Langue des signes française (’bonjour’)

Il faudra très longtemps avant que l’on dispose d’éducateurs et d’interprètes en nombre suffisant —à supposer que l’on puisse atteindre cet idéal un jour. Si elles ne sont bien sûr pas la seule réponse, les technologies peuvent apporter une aide précieuse, notamment pour l’accès des sourds en situation de difficulté de lecture à Internet. La Mairie de Toulouse par exemple, a eu une démarche exemplaire en mettant en ligne sur son site une traduction en langues des signes avec la collaboration de WebSourd.
Accueil sourds Mairie de Toulouse
Mairie de Toulouse

Mais cette technologie est coûteuse et peu flexible, car un traducteur humain doit enregistrer chaque message. Des recherches en cours essaient de mettre au point des avatars 3D qui pourraient traduire le texte en LSF en temps réel d’une manière analogue à la synthèse vocale, voire même dans un futur plus lointain assurer une traduction parole - langue des signes (voir démo).
avatar 3D tessa
Projet Tessa

Pour l’instant, il paraît tout à fait faisable d’avoir des outils d’aide plus limités, par exemple un utilitaire faisant apparaître une traduction en langue des signes du mot sous le curseur, à la façon des traductions proposées dans la nouvelle version de la barre d’outils Google.

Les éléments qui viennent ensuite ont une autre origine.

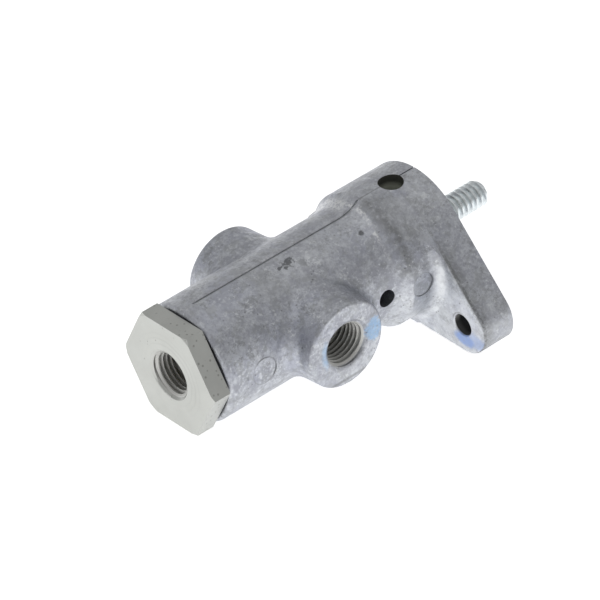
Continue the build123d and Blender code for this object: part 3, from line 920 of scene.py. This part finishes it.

De ce point de vue j’attends avec impatience l’atelier sur le traitement automatique de la langue des signes qui aura lieu vendredi dans le cadre de la conférence annuelle de l’ATALA, TALN’2005.

conférence TALN 2005
TALN’2005

Si les politiques traînent des pieds et pratiquent la langue de bois, les scientifiques ne peuvent accepter le silence...

Note

[1] Le texte est désormais dans les archives payantes du New York Times, mais il a été repris ici. Il a été également publié depuis en français dans Courrier International. Voir aussi l’article de Libération du 24 mai.